After years of waiting for 5G technology to transform industry and consumer devices, developments at this year’s Consumer Electronics Show suggest that 2020 may finally be the year when US companies make the leap. Early signs show the healthcare and manufacturing sectors will lead the way this year in incorporating 5G and connected devices into their operations.
If the prognosticators are correct, our smart watches will soon talk to our refrigerators and order healthy groceries online. And our doctors may receive real-time health updates from our workout equipment, pharmacies, and implanted medical devices.
The combination of 5G and the projected explosion in the number of IoT devices has industry excited, and the government focused on data security. 5G will allow massive evolution of products and services; leading to autonomous vehicles, remote surgery, and greater connectivity, automation, and precision in industrial manufacturing. This coming integration and reliance on connected devices—the Internet of Things (IoT)—raises myriad new privacy and security concerns, and lawmakers and regulators are ready to take action.
The New Year brought new state laws in California and Oregon focusing specifically on security requirements for connected devices. The laws are the first in the nation, and portend a coming wave of laws, lawsuits, and regulatory actions focused specifically on data security. Lawmakers are wrestling with how to keep consumers safe in the face of rapid technological advancement, and are falling back on the concept of “reasonable security” to bridge the gap. But reasonable security may not be an easy standard for engineers to implement.
The California and Oregon laws require manufacturers of connected devices to integrate reasonable security measures that (1) are appropriate to the nature and function of the device; (2) appropriate to the information the device may collect, contain, or transmit; and (3) designed to protect the device and its information from unauthorized access, destruction, use, modification, or disclosure.
This may seem like a simple threshold, but these laws’ definition of “connected devices” is expansive, potentially expanding the scope to include security cameras, household assistants, vehicles, and in the case of California, industrial manufacturing equipment. Each different category of device is going to have a different level of sophistication, different uses, different interaction with data, and different manufacturing requirements.

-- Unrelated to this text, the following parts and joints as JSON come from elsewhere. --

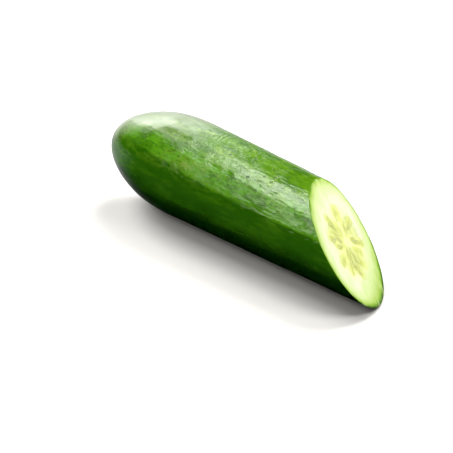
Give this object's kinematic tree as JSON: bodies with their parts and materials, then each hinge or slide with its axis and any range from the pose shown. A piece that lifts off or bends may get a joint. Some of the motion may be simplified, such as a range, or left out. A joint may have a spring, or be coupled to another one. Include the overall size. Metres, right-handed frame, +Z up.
{
  "type": "cucumber",
  "caption": "Long piece of a slicing cucumber with a round blossom end and one slanting cut, lying on its side.",
  "frame": {"origin": "on the surface it lies on, below the middle of its box", "axes": "+X along the fruit from the blossom end to the cut, +Z up"},
  "size_m": [0.1882, 0.0512, 0.0511],
  "materials": {
    "rind": "smooth waxy dark green rind with faint lighter flecks along it",
    "flesh": "moist pale yellow-green flesh, fresh cut",
    "seed": "wet translucent seeds of pale olive"
  },
  "bodies": {
    "root": {"cucumber": "rind"}
  },
  "joints": []
}
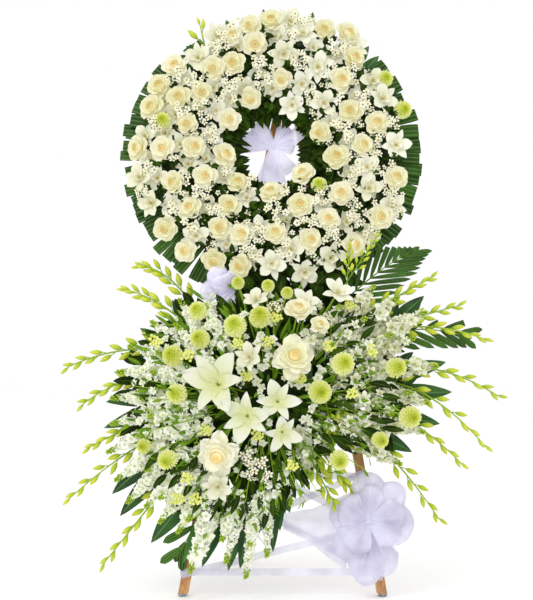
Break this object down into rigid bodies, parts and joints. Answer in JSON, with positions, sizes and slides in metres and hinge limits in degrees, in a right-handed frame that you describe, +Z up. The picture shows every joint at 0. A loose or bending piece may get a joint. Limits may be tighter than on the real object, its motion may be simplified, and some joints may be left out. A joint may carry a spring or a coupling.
{
  "type": "standing funeral spray",
  "caption": "Standing funeral spray: a round rose wreath above a radiating spray of lilies, flower spikes, buds and leaves, tied with sheer ribbon to a leaning wooden tripod easel",
  "frame": {"origin": "on the floor, under the middle of the whole arrangement's bounding box", "axes": "+X to the viewer's right, +Y to the back where the rear leg stands, +Z up"},
  "size_m": [1.1716, 0.7408, 1.5813],
  "materials": {
    "wood": "clear varnish",
    "steel": "bare",
    "tray_plastic": "matte",
    "floral_foam": "matte",
    "leaf": "satin",
    "cream_petal": "matte",
    "white_petal": "matte",
    "lime_petal": "matte",
    "bud": "satin",
    "organza": "sheer"
  },
  "bodies": {
    "root": {"leg_left": "wood", "leg_right": "wood", "leg_rear": "wood", "head_gusset": "wood", "rail_wreath_top": "wood", "rail_wreath_low": "wood", "rail_spray": "wood", "wreath_peg": "steel", "wreath_ledge": "steel", "glide_left": "steel", "glide_right": "steel", "glide_rear": "steel", "ribbon_level_top": "organza", "ribbon_level_low": "organza", "ribbon_rise_low": "organza", "ribbon_rise_high": "organza", "ribbon_fall_high": "organza", "ribbon_fall_low": "organza", "bow_large": "organza", "bow_in_hole": "organza", "bow_side": "organza", "blooms_high": "cream_petal", "blooms_left": "white_petal", "blooms_middle": "white_petal", "pompons_left": "lime_petal", "pompons_top": "lime_petal", "pompons_right": "lime_petal", "stocks_left_high": "white_petal", "stocks_left_low": "white_petal", "stocks_down_left": "white_petal", "stocks_down": "white_petal", "stocks_right_low": "white_petal", "stocks_right_high": "white_petal", "buds_left_high": "bud", "buds_left_low": "bud", "buds_right_high": "bud", "buds_right_low": "bud", "buds_down": "bud", "leaves_left": "leaf", "leaves_down": "leaf", "leaves_right": "leaf", "frond_right_high": "leaf", "frond_right": "leaf", "frond_left_low": "leaf", "wreath_blooms_1": "cream_petal", "wreath_blooms_2": "cream_petal", "wreath_blooms_3": "cream_petal", "wreath_blooms_4": "cream_petal", "wreath_blooms_5": "cream_petal", "wreath_blooms_6": "cream_petal", "wreath_leaves_1": "leaf", "wreath_leaves_2": "leaf", "wreath_leaves_3": "leaf", "wreath_leaves_4": "leaf", "wreath_leaves_5": "leaf", "wreath_leaves_6": "leaf", "wreath_foam": "floral_foam", "wreath_tray": "tray_plastic", "spray_foam": "floral_foam", "spray_tray": "tray_plastic"}
  },
  "joints": []
}
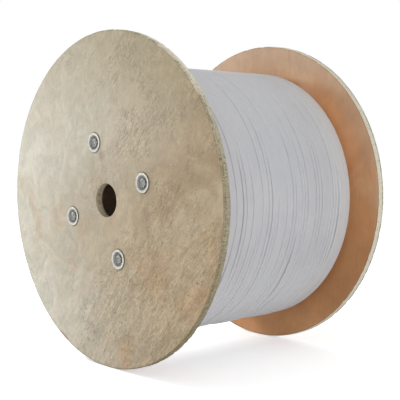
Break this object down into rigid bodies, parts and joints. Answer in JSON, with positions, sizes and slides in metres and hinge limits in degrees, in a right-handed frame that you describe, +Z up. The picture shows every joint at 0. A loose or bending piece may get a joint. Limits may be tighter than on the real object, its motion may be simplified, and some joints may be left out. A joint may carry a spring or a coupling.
{
  "type": "cable reel",
  "caption": "Plywood reel of two round flanges on a barrel, held by tie rods with nuts in cup washers, wound with grey cable.",
  "frame": {"origin": "on the floor under the middle of the reel, half way between the flanges", "axes": "+Y along the reel's axis from the front flange to the rear flange, +Z up, +X to the right seen from the front"},
  "size_m": [0.7999, 0.554, 0.8],
  "materials": {
    "flange_plywood": "bare weathered birch plywood, matt",
    "barrel_plywood": "bare bent plywood, matt",
    "cable_sheath": "light grey PVC sheath, matt",
    "washer_zinc": "zinc plated, dulled",
    "nut_zinc": "zinc plated, dulled",
    "rod_zinc": "zinc plated studding"
  },
  "bodies": {
    "root": {"front_flange": "flange_plywood", "rear_flange": "flange_plywood", "barrel": "barrel_plywood", "cable_winding": "cable_sheath", "front_cup_washers": "washer_zinc", "rear_cup_washers": "washer_zinc", "front_hex_nuts": "nut_zinc", "rear_hex_nuts": "nut_zinc", "tie_rod_1": "rod_zinc", "tie_rod_2": "rod_zinc", "tie_rod_3": "rod_zinc", "tie_rod_4": "rod_zinc"}
  },
  "joints": []
}
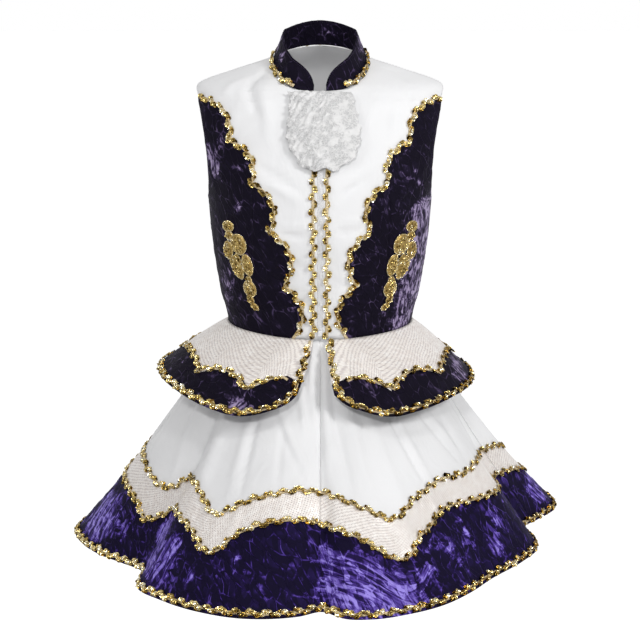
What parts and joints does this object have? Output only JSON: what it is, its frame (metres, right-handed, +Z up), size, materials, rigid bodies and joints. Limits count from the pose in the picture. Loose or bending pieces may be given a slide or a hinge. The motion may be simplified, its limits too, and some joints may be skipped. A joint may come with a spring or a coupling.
{
  "type": "color guard dress",
  "caption": "Sleeveless dress with a stand collar, lace jabot, split peplum and full flared skirt in satin, mesh and crushed velvet, edged with gold sequin trim.",
  "frame": {"origin": "midway between the shoulder tips, level with the dress's shoulders, where the wearer's shoulders carry it", "axes": "+Z up out of the collar, -Y out of the front of the dress, +X to the dress's left side, which is a viewer's right"},
  "size_m": [0.7499, 0.7168, 0.7791],
  "materials": {
    "satin_white": "satin",
    "velvet_plum": "crushed velvet",
    "velvet_violet": "crushed velvet",
    "mesh_cream": "metallic mesh",
    "lace_white": "crinkled lace",
    "sequin_gold": "polished sequins",
    "applique_gold": "beads and sequins",
    "zip_white": "woven tape",
    "zip_plastic": "gloss"
  },
  "bodies": {
    "root": {"front_satin_left": "satin_white", "front_velvet_left": "velvet_plum", "side_velvet_left": "velvet_plum", "back_velvet_left": "velvet_plum", "front_satin_right": "satin_white", "front_velvet_right": "velvet_plum", "side_velvet_right": "velvet_plum", "back_velvet_right": "velvet_plum", "back_satin": "satin_white", "collar": "velvet_plum", "trim_collar": "sequin_gold", "jabot": "lace_white", "zip_tape": "zip_white", "zip_box": "zip_plastic", "zip_slider": "zip_plastic", "applique_left": "applique_gold", "peplum_mesh_left": "mesh_cream", "peplum_velvet_left": "velvet_plum", "applique_right": "applique_gold", "peplum_mesh_right": "mesh_cream", "peplum_velvet_right": "velvet_plum", "trim_peplum_join": "sequin_gold", "trim_peplum_edge": "sequin_gold", "skirt_satin_front_left": "satin_white", "skirt_mesh_front_left": "mesh_cream", "skirt_velvet_front_left": "velvet_violet", "skirt_satin_front_right": "satin_white", "skirt_mesh_front_right": "mesh_cream", "skirt_velvet_front_right": "velvet_violet", "skirt_satin_back_right": "satin_white", "skirt_mesh_back_right": "mesh_cream", "skirt_velvet_back_right": "velvet_violet", "skirt_satin_back_left": "satin_white", "skirt_mesh_back_left": "mesh_cream", "skirt_velvet_back_left": "velvet_violet", "trim_skirt_upper": "sequin_gold", "trim_skirt_lower": "sequin_gold", "trim_skirt_hem": "sequin_gold", "trim_front_left": "sequin_gold", "trim_back_left": "sequin_gold", "trim_centre_left": "sequin_gold", "trim_front_right": "sequin_gold", "trim_back_right": "sequin_gold", "trim_centre_right": "sequin_gold"}
  },
  "joints": []
}
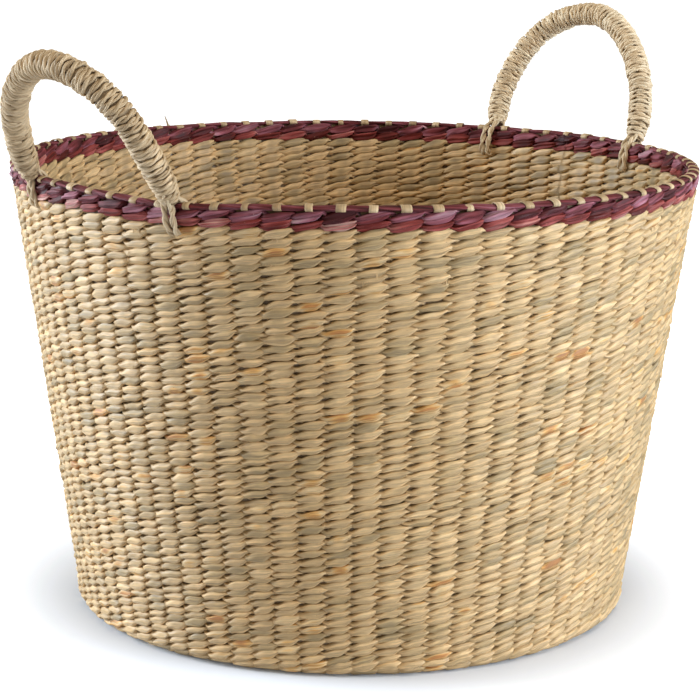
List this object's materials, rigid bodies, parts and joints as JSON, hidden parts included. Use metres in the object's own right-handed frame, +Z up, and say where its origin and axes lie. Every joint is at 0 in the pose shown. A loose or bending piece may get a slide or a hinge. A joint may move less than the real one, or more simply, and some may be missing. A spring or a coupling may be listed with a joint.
{
  "type": "storage basket",
  "caption": "Round open-topped seagrass storage basket that tapers to a flat base, twined over flat stakes, with dyed purple and red-brown rim rows and cord-wrapped loop handles.",
  "frame": {"origin": "middle of the underside of the base, on the floor", "axes": "+Z up through the opening; X runs through the middles of both handles, with the left handle at -X"},
  "size_m": [0.5124, 0.42, 0.3582],
  "materials": {
    "natural_seagrass": "dry twisted seagrass, matt with a slight sheen, straw with greenish and golden strands",
    "stake_seagrass": "flat split seagrass, pale straw, matt",
    "purple_seagrass": "dyed seagrass, deep purple, matt",
    "red_brown_seagrass": "dyed seagrass, red-brown, matt",
    "wrap_cord": "thin twisted seagrass cord, pale greyish beige, matt",
    "core_cord": "two-strand twisted seagrass cord, matt"
  },
  "bodies": {
    "basket": {"base_outside_weft": "natural_seagrass", "base_inside_weft": "natural_seagrass", "centre_plait": "stake_seagrass", "wall_outside_weft": "natural_seagrass", "wall_inside_weft": "natural_seagrass", "first_stakes": "stake_seagrass", "second_stakes": "stake_seagrass", "third_stakes": "stake_seagrass", "red_brown_row": "red_brown_seagrass", "purple_row": "purple_seagrass", "rim_roll": "purple_seagrass"},
    "left_handle": {"left_handle_core": "core_cord", "left_handle_wrap": "wrap_cord"},
    "right_handle": {"right_handle_core": "core_cord", "right_handle_wrap": "wrap_cord"}
  },
  "joints": [
    {"name": "left_handle_swing", "type": "hinge", "parent": "basket", "child": "left_handle", "pos_m": [-0.19572, 0, 0.266], "axis": [0, -1, 0], "range_deg": [-109, 51]},
    {"name": "right_handle_swing", "type": "hinge", "parent": "basket", "child": "right_handle", "pos_m": [0.19572, 0, 0.266], "axis": [0, 1, 0], "range_deg": [-107, 53]}
  ]
}
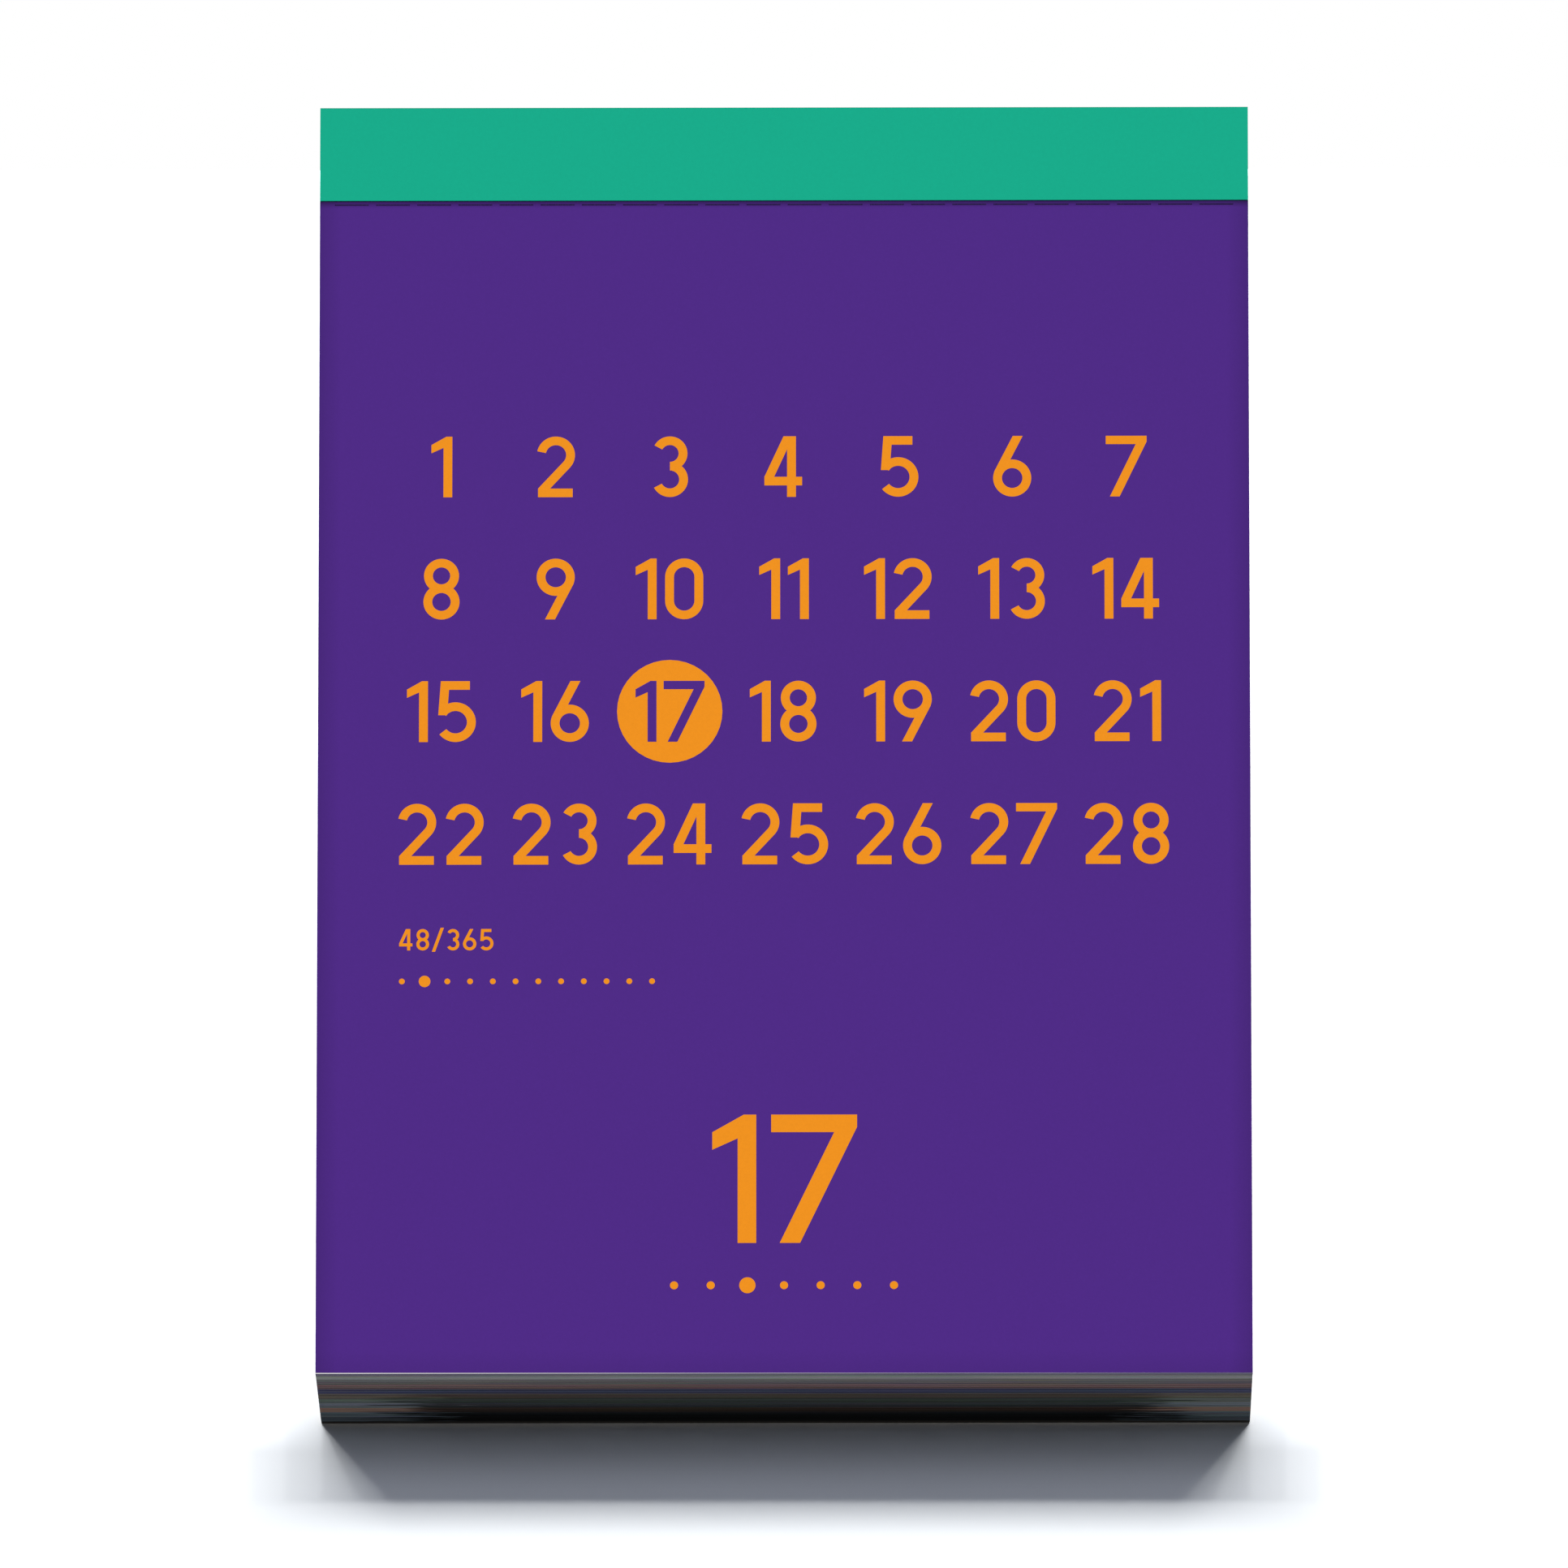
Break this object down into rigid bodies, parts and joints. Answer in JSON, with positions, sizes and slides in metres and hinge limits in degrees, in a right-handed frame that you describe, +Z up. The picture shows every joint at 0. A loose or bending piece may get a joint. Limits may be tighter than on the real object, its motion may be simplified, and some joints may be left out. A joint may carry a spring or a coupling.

What may be reasonable for a wifi-enabled juicer is not going to be reasonable for a connected vehicle.
The increasing inability of laws and policies to keep pace with advancements in technology means that efforts to address these issues are going to be crafted in an overly broad and flexible manner. The California and Oregon laws, as well as similar efforts at the federal level, reflect a struggle to empower the government to address problems, the exact contours of which are not completely known or understood. Rather than be behind the curve of a particular problem, these laws impose broad requirements that will evolve over time.
At the same time, laws run the risk of codifying standards that may be inapt or quickly become obsolete. The California and Oregon laws provide that “reasonable security” can be satisfied by equipping a device with a unique preprogrammed password or a requirement that the user generate a new means of authentication before gaining access to the device for the first time. This may be reasonable for some devices, but the law also covers devices where a compromise in security could result in significant physical harm, and where more stringent security requirements would be appropriate.
As security and encryption approaches continue to advance, the password requirements codified in the laws may actually be disincentives to the adoption of more effective—and reasonable—security practices. So this is leaving engineers asking the question, what is reasonable security?
Unfortunately, “it depends” is the answer right now. Until regulators offer guidance on how they are going to interpret the requirements or, develop those standards through various enforcement actions, it will be up to manufacturers to develop industry-wide standards for what constitutes “reasonable security.” This may be particularly challenging in light of the expansive scope of these laws. The California Attorney General, at least, has previously endorsed the Center for Internet Security’s Critical Security Controls as a baseline for reasonable security. And some industries, like the automotive industry, already have good track records and mechanisms to establish industry standards. Emerging industries and existing companies unfamiliar with IoT and 5G, may not be in such an advantageous position.
If policymakers can get the law right, they will foster advancements and new industries that have not yet been conceptualized, which will generate enormous wealth, and could fundamentally change how our society operates. The national security community’s focus on 5G is not just about the potential compromise of information and the disruption of critical digital services. It is the recognition that whoever is best positioned to provide and take advantage of this technology will have a profound role in shaping the international economy and society.
Like the proliferation of privacy requirements, IoT security issues are not going away. Other states are considering bills like those of California and Oregon, and Congress is considering a number of bills that could impose or incentivize more stringent data security requirements. Federal regulators, such as the Department of Commerce, the Federal Communications Commission, and the Federal Trade Commission, have pending regulatory efforts or are demonstrating a renewed focus on data security. 2020 promises to be the start of a new era for IoT and 5G, and our laws and regulations need to step up to the challenge.